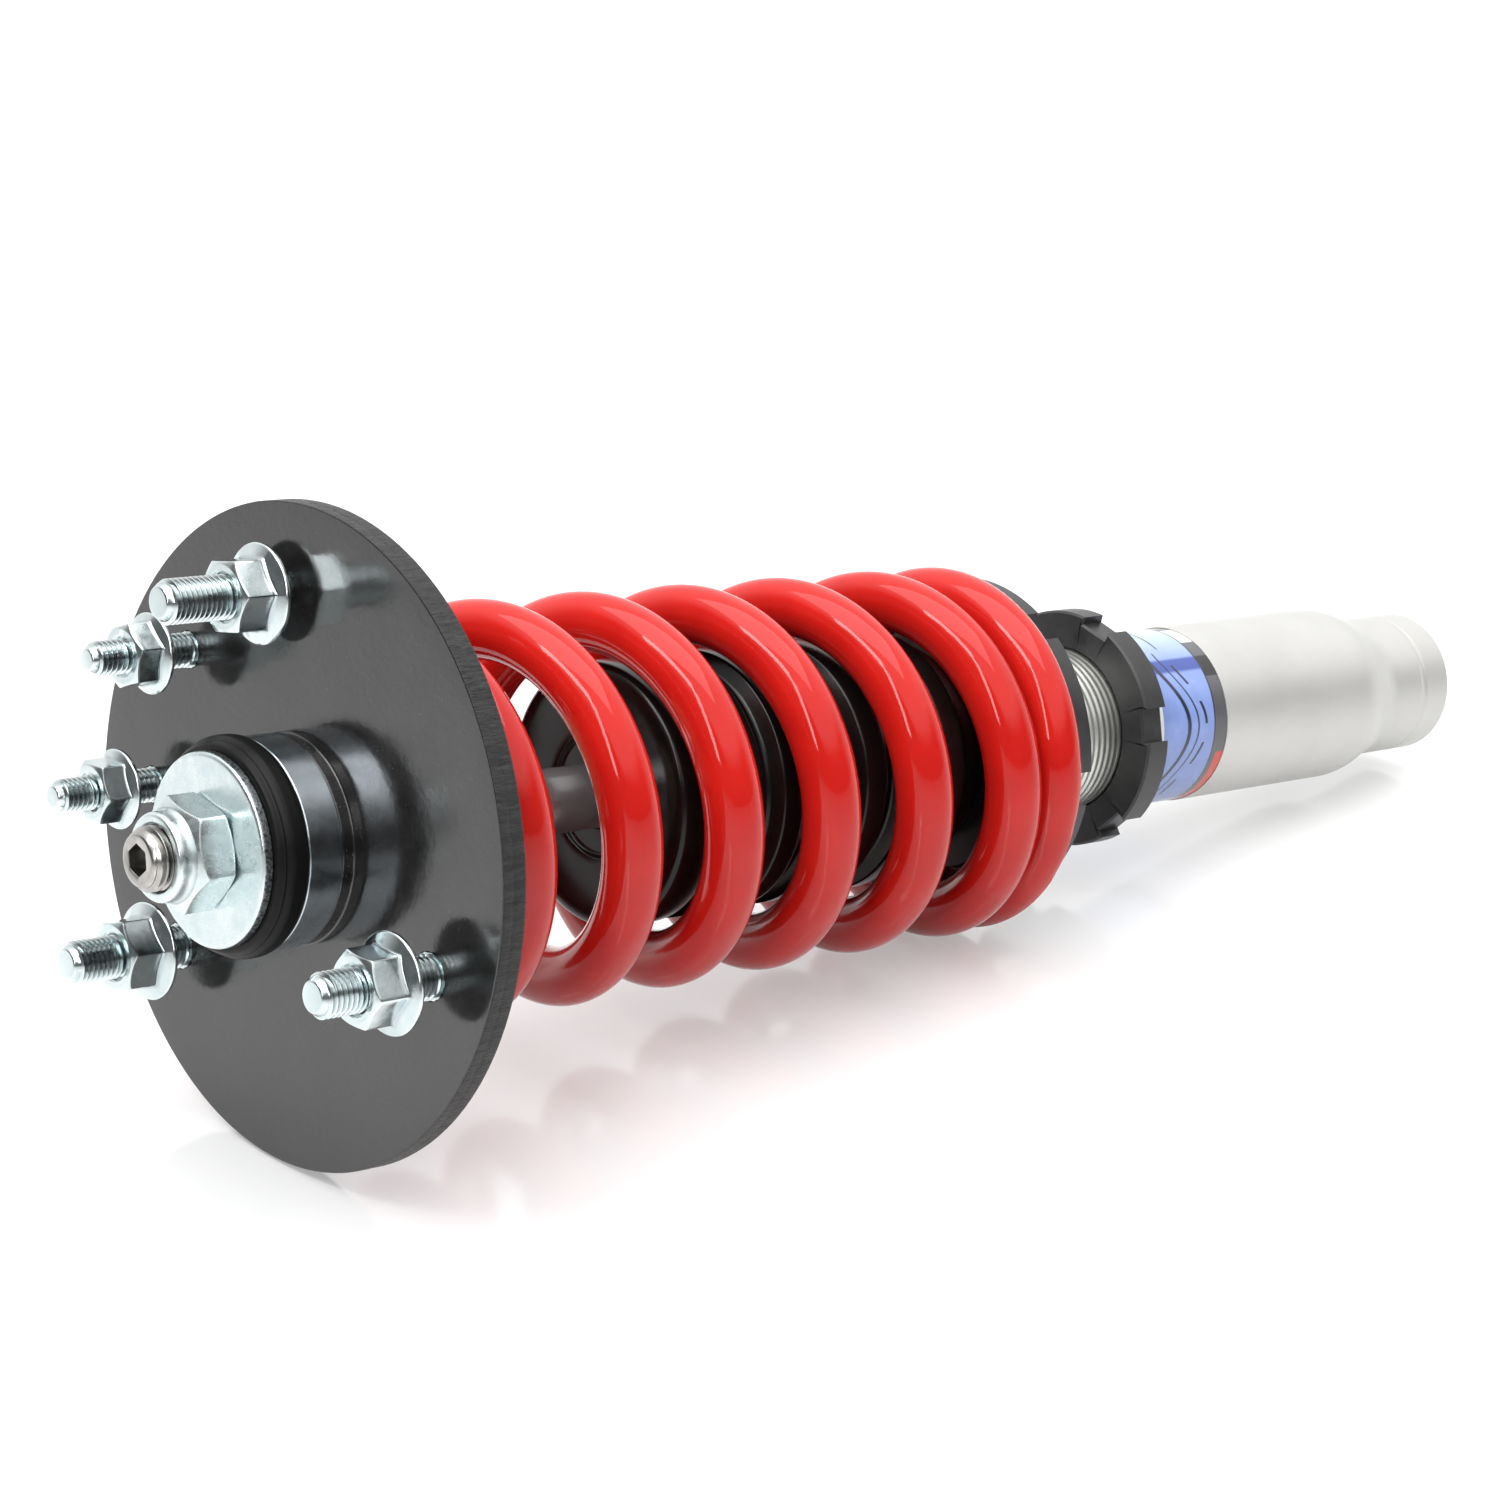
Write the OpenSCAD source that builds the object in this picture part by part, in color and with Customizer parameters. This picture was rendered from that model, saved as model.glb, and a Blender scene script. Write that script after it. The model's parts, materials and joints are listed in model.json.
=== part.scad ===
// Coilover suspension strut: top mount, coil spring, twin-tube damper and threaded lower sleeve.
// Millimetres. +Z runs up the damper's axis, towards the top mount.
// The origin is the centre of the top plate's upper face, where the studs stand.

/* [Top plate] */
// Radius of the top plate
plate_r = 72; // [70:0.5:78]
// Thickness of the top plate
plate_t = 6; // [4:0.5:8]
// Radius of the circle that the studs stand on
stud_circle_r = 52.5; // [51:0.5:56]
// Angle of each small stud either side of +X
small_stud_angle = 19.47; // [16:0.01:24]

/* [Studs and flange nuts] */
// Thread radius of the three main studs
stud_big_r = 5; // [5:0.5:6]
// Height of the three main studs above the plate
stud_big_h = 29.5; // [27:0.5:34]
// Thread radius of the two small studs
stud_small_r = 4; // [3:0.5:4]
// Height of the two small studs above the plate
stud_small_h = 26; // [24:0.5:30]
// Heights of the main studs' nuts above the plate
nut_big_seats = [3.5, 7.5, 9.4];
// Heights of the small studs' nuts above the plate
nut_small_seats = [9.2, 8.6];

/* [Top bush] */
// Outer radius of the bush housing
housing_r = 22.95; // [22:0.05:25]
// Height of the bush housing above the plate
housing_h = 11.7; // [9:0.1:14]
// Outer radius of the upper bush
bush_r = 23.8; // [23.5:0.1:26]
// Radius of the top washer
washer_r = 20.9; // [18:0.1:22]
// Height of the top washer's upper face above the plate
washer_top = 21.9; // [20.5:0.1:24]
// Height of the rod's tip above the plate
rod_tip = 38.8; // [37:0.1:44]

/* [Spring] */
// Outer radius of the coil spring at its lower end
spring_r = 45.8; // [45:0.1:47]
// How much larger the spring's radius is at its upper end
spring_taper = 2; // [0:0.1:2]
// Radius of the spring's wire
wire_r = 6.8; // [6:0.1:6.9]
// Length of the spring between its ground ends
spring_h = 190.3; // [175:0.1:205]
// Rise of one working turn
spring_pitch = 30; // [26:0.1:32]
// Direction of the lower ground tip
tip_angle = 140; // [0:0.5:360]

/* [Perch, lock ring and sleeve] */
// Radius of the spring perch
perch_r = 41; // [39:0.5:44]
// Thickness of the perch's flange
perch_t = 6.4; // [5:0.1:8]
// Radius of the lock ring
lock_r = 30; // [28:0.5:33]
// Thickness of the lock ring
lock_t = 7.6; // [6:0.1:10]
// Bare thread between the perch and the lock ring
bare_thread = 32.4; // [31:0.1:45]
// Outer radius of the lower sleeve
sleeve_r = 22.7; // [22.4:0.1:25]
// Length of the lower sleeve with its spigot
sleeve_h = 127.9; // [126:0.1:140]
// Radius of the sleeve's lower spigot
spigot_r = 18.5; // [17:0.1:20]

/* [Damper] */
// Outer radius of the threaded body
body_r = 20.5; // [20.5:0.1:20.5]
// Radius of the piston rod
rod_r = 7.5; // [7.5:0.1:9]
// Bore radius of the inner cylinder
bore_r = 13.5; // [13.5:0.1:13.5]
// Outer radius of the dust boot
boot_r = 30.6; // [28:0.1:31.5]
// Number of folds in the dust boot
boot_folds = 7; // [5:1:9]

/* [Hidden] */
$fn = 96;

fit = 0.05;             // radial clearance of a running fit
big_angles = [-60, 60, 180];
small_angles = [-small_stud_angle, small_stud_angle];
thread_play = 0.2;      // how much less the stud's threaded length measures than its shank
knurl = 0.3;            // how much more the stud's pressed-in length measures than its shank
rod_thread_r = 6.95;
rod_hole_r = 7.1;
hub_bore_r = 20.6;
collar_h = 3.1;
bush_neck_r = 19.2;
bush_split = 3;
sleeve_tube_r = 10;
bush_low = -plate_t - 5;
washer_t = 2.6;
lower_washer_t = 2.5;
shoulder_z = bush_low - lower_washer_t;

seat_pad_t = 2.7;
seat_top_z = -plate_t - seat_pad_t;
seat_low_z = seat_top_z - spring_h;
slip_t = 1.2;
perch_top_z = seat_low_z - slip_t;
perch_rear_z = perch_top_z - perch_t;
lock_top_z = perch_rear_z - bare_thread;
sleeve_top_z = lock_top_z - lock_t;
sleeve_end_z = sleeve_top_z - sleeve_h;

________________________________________

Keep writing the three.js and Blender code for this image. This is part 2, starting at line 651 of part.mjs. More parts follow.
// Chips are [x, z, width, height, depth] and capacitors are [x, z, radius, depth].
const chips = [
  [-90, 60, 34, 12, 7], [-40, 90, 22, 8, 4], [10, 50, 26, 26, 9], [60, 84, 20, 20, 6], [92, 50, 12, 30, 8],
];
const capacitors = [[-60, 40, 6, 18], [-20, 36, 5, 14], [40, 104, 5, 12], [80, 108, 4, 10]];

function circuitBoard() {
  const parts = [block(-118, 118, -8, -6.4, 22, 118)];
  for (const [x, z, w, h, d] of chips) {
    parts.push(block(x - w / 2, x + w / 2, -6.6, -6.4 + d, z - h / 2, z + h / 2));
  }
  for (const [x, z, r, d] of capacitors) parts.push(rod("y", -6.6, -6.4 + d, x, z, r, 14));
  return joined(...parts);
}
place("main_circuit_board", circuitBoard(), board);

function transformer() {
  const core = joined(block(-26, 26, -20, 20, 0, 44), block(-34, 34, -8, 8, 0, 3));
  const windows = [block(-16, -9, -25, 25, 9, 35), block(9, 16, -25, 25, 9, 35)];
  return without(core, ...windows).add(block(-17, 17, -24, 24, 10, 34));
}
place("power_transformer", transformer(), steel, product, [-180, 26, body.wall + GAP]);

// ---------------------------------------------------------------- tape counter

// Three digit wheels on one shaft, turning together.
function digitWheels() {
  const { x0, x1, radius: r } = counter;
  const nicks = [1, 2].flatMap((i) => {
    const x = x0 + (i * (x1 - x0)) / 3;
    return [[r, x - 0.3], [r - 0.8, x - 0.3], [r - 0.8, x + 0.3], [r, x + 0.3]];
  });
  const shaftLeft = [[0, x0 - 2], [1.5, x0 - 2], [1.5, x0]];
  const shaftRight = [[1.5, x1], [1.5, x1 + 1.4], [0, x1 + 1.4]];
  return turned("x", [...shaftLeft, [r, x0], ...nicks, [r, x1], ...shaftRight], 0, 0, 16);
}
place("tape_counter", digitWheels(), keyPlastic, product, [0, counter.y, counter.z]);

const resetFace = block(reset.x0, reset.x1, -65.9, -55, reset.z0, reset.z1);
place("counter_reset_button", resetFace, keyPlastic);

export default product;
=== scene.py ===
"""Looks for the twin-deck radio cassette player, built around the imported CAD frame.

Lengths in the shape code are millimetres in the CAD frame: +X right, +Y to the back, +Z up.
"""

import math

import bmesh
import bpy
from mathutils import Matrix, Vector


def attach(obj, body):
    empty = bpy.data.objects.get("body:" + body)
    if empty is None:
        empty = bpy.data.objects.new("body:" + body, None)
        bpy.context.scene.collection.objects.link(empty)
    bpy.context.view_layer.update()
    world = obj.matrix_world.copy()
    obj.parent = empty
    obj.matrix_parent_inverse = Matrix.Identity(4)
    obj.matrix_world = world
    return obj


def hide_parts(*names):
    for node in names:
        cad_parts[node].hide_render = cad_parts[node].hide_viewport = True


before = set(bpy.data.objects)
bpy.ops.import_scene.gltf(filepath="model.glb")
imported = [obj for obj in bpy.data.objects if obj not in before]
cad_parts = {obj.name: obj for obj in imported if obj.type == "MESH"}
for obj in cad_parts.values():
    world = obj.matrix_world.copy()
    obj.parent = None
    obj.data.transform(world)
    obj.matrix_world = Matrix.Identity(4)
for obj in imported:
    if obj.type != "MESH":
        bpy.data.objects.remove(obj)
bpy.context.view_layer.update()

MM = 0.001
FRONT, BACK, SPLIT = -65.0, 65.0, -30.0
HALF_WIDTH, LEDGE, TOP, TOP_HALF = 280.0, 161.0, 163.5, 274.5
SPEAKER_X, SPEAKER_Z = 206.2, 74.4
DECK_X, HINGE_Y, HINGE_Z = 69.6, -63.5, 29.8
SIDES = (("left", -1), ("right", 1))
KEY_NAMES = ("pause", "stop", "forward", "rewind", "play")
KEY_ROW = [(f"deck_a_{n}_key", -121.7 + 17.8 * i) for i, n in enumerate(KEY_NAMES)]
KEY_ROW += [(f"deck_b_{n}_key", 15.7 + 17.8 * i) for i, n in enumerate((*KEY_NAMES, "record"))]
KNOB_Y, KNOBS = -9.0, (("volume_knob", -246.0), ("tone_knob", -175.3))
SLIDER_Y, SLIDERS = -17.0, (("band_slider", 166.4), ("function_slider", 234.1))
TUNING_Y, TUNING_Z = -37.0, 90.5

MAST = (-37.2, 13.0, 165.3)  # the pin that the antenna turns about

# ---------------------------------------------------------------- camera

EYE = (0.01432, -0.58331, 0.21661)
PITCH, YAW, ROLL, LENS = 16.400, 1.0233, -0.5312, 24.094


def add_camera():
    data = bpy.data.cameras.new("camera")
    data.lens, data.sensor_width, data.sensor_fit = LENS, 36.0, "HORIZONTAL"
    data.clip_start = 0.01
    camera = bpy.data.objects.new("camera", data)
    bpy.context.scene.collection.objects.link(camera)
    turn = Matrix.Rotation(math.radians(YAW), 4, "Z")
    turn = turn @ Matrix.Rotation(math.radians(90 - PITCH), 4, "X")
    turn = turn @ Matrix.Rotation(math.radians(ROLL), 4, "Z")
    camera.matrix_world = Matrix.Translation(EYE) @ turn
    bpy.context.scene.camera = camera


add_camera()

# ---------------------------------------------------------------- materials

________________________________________

## Exercise requirements
The line containing "shaft, turning together." opens the part, and the line containing "obj.matrix_parent_inverse = Matrix.Identity(4)" closes it. Output that part exactly, with both, and only that.

## Exercise output
// Three digit wheels on one shaft, turning together.
function digitWheels() {
  const { x0, x1, radius: r } = counter;
  const nicks = [1, 2].flatMap((i) => {
    const x = x0 + (i * (x1 - x0)) / 3;
    return [[r, x - 0.3], [r - 0.8, x - 0.3], [r - 0.8, x + 0.3], [r, x + 0.3]];
  });
  const shaftLeft = [[0, x0 - 2], [1.5, x0 - 2], [1.5, x0]];
  const shaftRight = [[1.5, x1], [1.5, x1 + 1.4], [0, x1 + 1.4]];
  return turned("x", [...shaftLeft, [r, x0], ...nicks, [r, x1], ...shaftRight], 0, 0, 16);
}
place("tape_counter", digitWheels(), keyPlastic, product, [0, counter.y, counter.z]);

const resetFace = block(reset.x0, reset.x1, -65.9, -55, reset.z0, reset.z1);
place("counter_reset_button", resetFace, keyPlastic);

export default product;
=== scene.py ===
"""Looks for the twin-deck radio cassette player, built around the imported CAD frame.

Lengths in the shape code are millimetres in the CAD frame: +X right, +Y to the back, +Z up.
"""

import math

import bmesh
import bpy
from mathutils import Matrix, Vector


def attach(obj, body):
    empty = bpy.data.objects.get("body:" + body)
    if empty is None:
        empty = bpy.data.objects.new("body:" + body, None)
        bpy.context.scene.collection.objects.link(empty)
    bpy.context.view_layer.update()
    world = obj.matrix_world.copy()
    obj.parent = empty
    obj.matrix_parent_inverse = Matrix.Identity(4)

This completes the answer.